* **AVAILABLE DATA**:
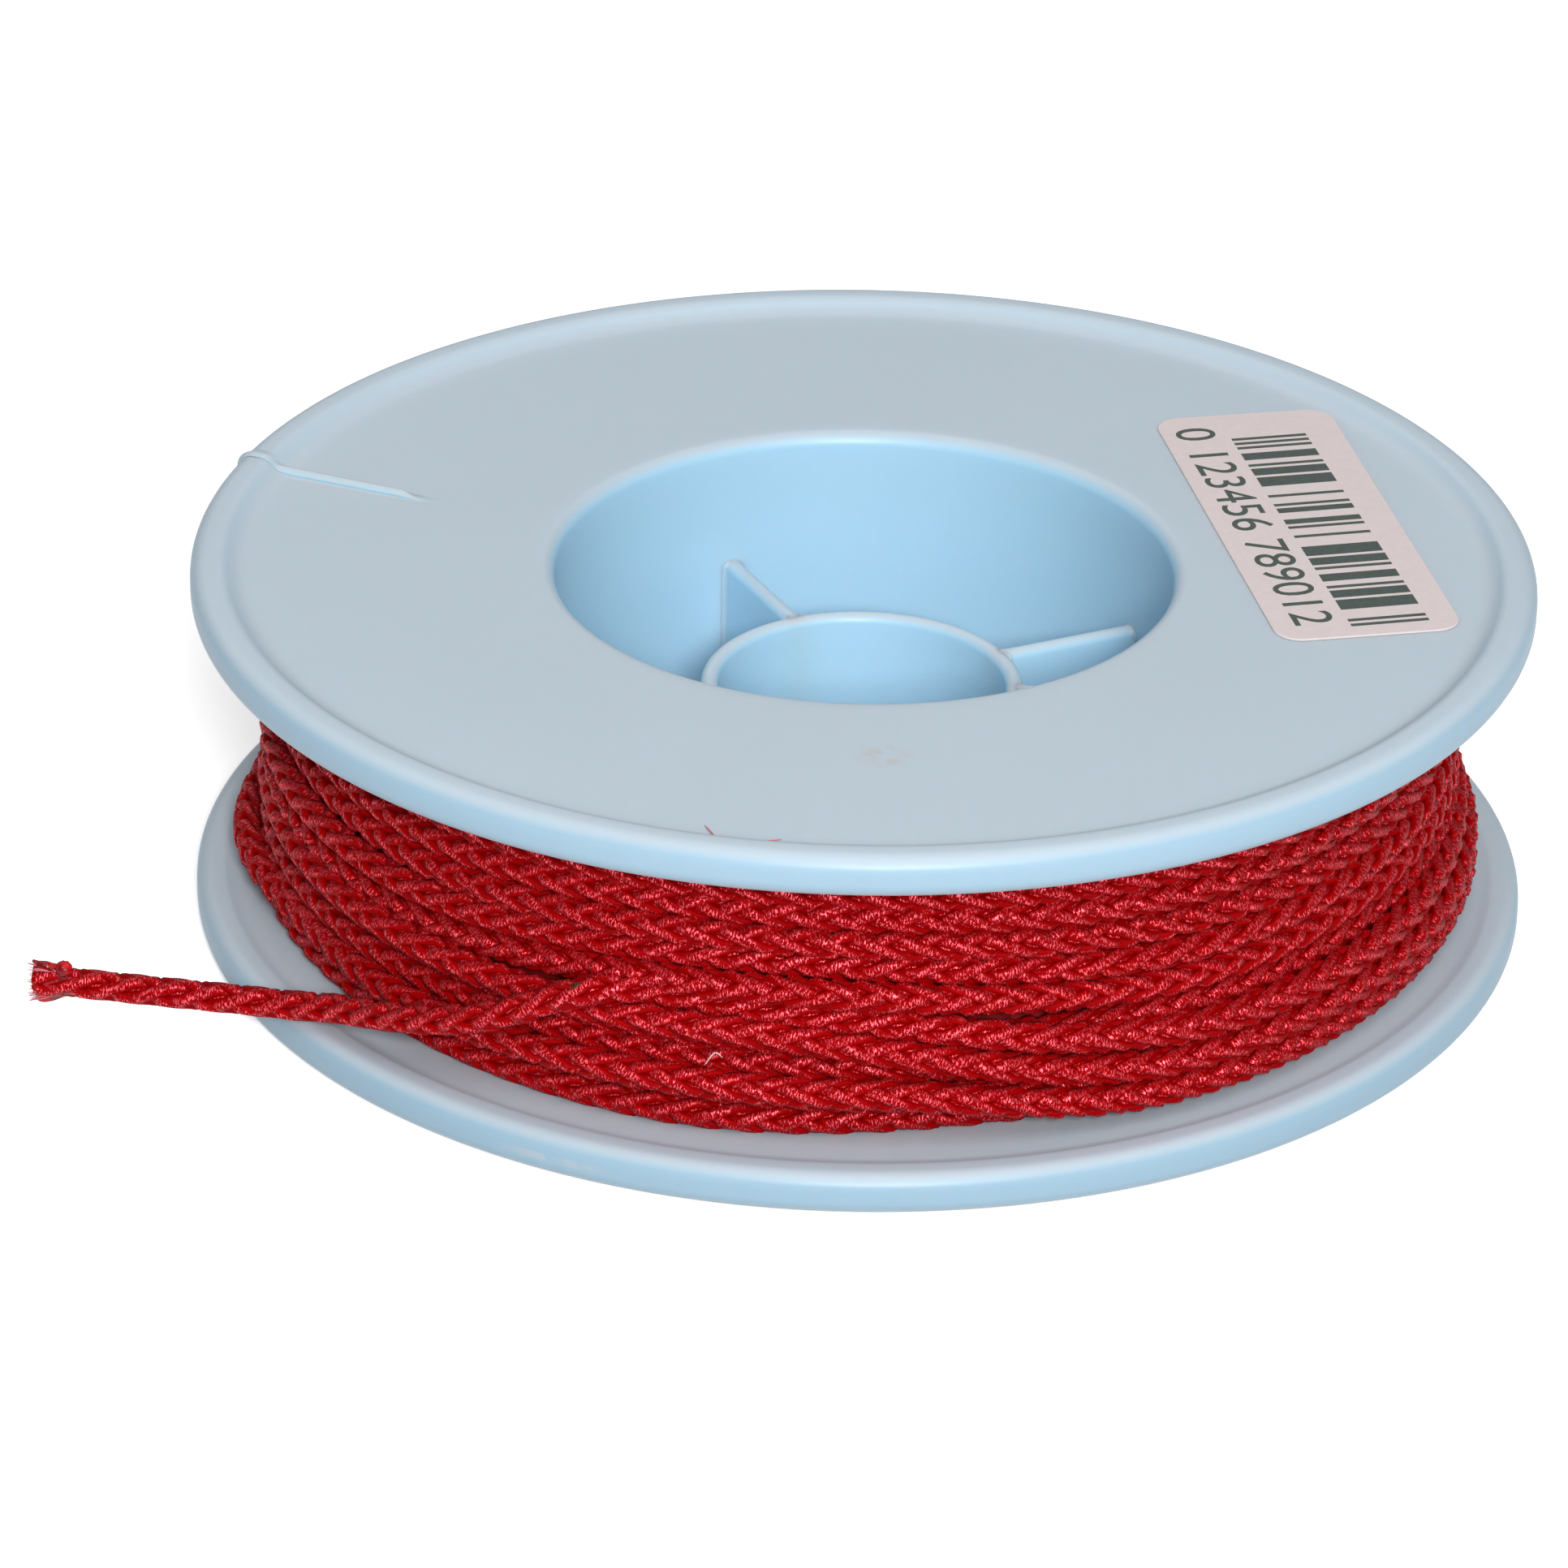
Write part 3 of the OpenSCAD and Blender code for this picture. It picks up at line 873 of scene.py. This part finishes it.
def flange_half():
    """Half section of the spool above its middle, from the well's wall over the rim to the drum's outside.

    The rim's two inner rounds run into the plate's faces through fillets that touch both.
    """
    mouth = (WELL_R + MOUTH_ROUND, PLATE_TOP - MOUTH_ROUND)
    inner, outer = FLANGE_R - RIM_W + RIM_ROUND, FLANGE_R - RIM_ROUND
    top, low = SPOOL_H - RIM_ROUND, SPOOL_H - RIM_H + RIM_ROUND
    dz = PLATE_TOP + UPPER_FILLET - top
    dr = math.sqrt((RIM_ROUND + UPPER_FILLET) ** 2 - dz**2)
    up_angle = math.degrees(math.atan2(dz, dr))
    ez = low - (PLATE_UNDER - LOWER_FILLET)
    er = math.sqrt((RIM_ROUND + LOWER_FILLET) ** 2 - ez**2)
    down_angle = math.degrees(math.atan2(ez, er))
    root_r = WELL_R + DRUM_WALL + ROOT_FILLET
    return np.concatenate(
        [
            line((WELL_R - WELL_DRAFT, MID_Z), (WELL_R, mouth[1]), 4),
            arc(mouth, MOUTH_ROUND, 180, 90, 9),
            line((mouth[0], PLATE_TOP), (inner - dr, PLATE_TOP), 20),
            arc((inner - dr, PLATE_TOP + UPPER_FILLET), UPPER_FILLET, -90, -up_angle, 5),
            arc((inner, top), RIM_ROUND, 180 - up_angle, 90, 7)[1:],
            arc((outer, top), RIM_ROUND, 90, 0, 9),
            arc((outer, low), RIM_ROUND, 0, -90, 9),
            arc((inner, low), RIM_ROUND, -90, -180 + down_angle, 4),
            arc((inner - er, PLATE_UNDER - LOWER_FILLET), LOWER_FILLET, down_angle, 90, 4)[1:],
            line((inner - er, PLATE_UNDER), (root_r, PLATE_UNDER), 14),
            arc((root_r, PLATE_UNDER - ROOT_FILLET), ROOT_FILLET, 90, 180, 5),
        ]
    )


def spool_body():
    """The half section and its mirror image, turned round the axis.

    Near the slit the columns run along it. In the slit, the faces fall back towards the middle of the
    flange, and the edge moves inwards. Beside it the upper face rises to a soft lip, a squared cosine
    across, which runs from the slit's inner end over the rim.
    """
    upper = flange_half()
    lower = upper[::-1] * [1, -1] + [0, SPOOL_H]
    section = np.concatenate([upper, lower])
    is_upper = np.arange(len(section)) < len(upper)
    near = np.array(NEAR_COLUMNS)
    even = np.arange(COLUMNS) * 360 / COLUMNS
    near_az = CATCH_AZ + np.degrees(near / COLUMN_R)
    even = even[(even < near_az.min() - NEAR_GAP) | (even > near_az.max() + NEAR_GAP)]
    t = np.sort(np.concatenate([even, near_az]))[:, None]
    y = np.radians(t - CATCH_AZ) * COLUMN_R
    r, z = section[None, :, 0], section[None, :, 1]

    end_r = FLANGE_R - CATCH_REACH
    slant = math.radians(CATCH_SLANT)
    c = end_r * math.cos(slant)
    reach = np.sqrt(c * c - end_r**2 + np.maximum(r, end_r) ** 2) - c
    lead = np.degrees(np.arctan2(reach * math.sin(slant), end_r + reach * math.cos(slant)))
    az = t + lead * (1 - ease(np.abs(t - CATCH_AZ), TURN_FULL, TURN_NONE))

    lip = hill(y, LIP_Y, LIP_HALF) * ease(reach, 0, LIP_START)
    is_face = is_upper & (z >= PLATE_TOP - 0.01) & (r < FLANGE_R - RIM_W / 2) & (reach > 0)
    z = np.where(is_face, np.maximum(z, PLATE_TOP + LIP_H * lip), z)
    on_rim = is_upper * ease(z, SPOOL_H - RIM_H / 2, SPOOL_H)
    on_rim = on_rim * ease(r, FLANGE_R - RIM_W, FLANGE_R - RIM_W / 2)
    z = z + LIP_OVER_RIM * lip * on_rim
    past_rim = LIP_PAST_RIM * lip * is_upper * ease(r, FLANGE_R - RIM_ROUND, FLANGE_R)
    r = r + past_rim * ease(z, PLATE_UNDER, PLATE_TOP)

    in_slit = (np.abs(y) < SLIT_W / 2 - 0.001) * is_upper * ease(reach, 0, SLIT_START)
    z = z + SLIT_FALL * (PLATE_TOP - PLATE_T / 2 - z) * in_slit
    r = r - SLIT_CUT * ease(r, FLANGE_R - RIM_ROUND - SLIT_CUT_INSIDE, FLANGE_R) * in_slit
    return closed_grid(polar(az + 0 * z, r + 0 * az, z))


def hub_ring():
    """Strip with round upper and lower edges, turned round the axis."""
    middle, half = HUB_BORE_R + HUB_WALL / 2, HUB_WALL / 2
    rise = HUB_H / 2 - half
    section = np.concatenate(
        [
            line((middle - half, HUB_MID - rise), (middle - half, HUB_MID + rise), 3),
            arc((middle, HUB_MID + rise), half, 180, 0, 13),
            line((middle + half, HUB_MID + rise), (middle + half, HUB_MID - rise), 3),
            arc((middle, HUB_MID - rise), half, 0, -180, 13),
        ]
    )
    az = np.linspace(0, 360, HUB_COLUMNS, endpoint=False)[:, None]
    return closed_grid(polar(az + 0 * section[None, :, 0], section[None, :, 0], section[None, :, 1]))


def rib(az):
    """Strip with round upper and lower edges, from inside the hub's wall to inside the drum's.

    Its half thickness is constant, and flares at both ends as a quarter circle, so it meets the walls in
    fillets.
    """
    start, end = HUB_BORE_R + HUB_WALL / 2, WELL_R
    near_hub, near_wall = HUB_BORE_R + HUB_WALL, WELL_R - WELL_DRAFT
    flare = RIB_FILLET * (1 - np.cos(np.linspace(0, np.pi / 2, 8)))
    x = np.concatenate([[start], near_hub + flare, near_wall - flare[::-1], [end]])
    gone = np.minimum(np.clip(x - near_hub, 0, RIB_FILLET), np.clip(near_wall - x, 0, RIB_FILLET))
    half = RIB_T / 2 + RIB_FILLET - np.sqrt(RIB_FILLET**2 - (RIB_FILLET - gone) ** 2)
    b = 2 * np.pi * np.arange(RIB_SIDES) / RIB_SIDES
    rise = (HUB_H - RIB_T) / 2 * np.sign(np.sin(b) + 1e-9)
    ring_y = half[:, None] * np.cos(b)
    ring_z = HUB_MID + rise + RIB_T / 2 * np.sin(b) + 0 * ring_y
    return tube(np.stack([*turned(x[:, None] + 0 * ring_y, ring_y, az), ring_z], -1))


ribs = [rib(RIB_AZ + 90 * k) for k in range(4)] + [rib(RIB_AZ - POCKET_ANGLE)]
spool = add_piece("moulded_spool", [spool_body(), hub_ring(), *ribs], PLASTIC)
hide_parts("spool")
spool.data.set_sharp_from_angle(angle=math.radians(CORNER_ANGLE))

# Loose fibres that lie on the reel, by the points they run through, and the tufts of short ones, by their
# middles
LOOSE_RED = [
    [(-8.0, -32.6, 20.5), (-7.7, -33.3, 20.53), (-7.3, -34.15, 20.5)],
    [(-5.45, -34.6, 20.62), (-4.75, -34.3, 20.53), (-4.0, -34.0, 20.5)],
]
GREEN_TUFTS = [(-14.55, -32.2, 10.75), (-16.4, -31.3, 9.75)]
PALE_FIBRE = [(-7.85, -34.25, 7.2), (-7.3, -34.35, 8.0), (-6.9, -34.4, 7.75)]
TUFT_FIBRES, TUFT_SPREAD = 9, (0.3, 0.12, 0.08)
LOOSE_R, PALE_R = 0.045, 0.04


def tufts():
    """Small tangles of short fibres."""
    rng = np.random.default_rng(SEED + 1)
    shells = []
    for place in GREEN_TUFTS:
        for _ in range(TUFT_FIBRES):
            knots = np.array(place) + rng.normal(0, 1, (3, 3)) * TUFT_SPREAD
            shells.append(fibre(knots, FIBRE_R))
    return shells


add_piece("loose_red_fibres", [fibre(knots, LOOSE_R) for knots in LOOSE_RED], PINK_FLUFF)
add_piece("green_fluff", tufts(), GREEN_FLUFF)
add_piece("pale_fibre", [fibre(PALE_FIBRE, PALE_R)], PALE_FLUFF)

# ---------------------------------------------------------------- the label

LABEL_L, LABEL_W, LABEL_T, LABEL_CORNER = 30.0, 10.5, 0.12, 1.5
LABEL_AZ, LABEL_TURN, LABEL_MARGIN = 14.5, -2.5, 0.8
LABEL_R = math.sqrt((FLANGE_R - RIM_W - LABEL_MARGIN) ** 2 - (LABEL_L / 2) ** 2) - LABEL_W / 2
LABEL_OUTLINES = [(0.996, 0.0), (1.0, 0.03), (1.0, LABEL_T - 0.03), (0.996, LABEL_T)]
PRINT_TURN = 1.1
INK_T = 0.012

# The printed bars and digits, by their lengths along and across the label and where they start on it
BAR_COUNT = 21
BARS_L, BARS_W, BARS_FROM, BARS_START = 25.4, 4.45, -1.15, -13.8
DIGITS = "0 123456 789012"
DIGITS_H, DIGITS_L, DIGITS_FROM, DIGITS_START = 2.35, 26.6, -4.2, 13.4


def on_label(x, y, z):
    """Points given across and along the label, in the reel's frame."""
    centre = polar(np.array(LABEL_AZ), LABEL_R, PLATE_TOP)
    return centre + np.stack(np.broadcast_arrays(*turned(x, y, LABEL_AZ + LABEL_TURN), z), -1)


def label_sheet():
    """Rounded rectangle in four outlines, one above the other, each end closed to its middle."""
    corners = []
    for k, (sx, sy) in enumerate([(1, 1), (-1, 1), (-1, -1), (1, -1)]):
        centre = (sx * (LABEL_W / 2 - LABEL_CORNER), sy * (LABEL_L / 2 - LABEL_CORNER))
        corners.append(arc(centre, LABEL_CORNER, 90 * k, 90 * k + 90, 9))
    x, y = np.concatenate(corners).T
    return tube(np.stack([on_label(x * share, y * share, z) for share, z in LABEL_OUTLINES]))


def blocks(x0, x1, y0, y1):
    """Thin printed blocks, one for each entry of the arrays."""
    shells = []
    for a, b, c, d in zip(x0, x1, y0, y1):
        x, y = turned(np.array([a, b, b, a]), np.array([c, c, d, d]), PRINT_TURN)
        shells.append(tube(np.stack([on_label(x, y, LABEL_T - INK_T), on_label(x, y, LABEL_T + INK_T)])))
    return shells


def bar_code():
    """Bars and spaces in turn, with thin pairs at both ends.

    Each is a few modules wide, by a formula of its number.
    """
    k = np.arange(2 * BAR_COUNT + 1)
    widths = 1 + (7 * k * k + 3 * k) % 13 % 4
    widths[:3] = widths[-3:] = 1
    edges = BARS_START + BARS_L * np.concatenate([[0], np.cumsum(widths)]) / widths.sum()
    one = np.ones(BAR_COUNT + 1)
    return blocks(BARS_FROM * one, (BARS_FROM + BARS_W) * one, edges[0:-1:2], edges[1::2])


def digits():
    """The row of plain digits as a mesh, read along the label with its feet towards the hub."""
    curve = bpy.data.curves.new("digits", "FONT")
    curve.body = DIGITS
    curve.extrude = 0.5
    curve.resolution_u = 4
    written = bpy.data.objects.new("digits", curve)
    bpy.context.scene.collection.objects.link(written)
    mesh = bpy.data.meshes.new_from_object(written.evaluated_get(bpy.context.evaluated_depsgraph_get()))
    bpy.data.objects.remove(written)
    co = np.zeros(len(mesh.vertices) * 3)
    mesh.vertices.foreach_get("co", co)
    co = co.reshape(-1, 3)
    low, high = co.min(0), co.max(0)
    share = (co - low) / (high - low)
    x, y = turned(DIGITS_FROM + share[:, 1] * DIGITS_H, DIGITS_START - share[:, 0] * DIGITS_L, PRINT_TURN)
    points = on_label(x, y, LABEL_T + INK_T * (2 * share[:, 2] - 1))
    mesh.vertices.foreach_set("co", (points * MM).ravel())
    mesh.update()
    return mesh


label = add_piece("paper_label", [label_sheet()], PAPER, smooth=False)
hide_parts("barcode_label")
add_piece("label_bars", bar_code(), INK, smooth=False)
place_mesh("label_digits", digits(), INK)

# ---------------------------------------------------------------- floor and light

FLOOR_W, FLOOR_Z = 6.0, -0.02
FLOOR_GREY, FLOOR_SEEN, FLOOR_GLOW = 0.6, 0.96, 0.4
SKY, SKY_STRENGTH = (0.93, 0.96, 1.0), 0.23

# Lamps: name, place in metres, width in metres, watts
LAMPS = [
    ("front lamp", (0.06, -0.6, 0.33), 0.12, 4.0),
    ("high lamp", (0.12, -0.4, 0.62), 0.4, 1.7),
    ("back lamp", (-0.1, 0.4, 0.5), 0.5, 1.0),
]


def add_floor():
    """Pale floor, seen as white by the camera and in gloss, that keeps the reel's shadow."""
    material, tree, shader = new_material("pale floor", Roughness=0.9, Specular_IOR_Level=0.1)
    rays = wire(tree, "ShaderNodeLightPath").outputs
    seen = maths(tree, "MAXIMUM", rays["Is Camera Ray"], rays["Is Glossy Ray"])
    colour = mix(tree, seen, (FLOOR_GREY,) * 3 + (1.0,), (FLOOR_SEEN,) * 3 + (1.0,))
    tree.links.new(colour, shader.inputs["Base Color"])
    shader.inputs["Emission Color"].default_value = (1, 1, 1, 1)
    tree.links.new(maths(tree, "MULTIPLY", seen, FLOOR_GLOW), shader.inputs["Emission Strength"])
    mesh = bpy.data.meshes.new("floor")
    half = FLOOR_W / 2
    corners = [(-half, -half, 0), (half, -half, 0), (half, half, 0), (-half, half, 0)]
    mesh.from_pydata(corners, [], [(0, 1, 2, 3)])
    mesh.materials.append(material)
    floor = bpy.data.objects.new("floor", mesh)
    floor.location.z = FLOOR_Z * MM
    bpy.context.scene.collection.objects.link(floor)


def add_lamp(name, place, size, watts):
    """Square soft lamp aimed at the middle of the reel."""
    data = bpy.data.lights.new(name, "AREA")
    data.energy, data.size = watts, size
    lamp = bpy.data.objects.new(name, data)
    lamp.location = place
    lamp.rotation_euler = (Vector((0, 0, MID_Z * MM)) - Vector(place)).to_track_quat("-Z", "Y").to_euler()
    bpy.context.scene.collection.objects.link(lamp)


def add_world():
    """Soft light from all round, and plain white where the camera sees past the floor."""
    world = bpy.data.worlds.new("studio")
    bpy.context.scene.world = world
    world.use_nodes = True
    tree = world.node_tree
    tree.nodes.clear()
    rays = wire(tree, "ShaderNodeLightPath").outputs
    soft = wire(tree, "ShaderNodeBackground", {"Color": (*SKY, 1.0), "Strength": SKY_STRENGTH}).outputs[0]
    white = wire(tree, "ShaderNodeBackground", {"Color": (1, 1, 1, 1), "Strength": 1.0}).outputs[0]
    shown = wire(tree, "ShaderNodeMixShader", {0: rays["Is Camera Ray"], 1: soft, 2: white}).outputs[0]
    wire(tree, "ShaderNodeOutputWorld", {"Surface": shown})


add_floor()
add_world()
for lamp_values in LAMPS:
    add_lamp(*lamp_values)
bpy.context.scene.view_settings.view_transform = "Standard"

* **REQUEST**: Write out a verbatim copy of the data, beginning with its first line and ending with the line that contains "the drum's outside.".

* **OUTPUT OF THE TASK**:
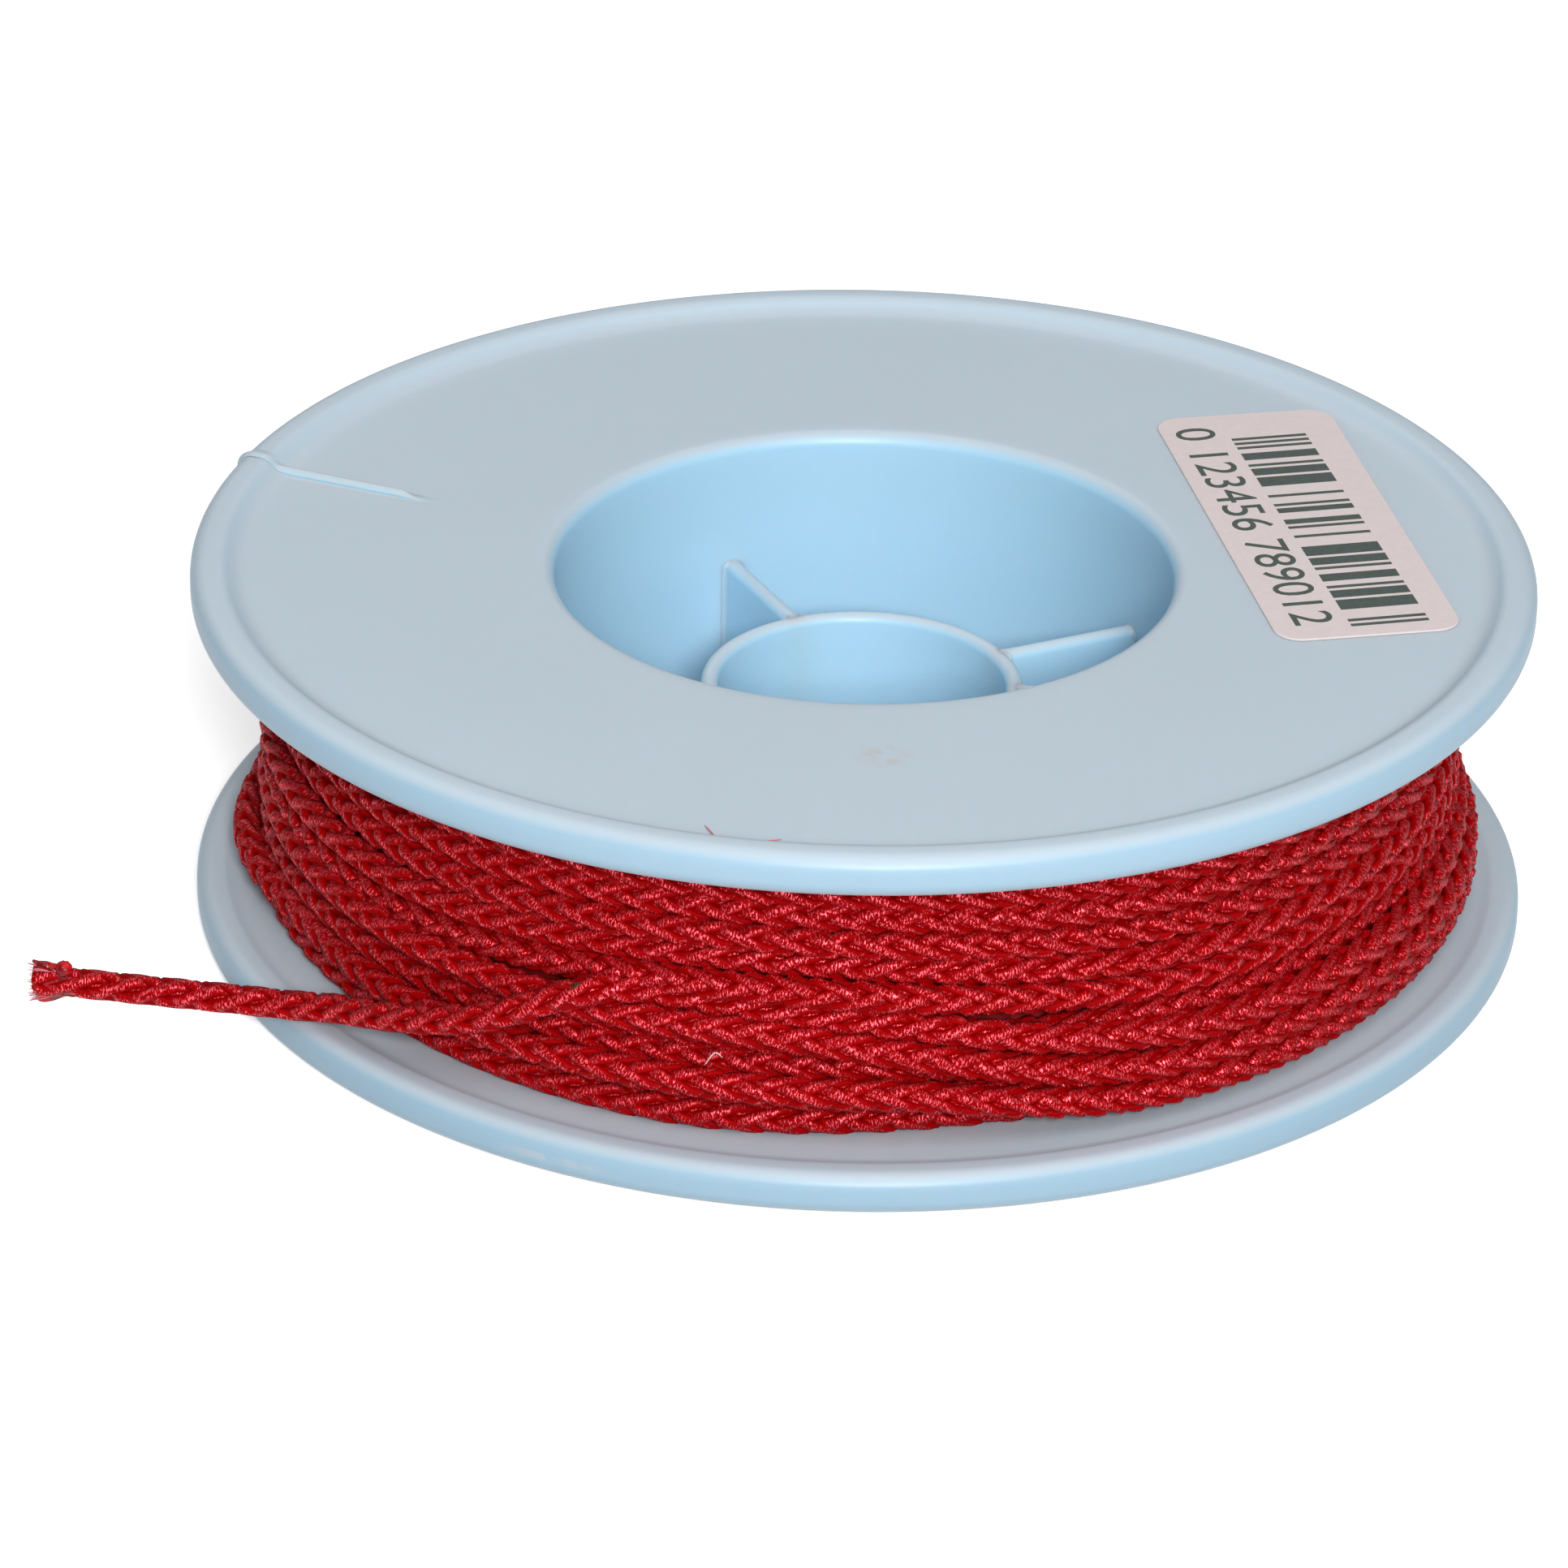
Write part 3 of the OpenSCAD and Blender code for this picture. It picks up at line 873 of scene.py. This part finishes it.
def flange_half():
    """Half section of the spool above its middle, from the well's wall over the rim to the drum's outside.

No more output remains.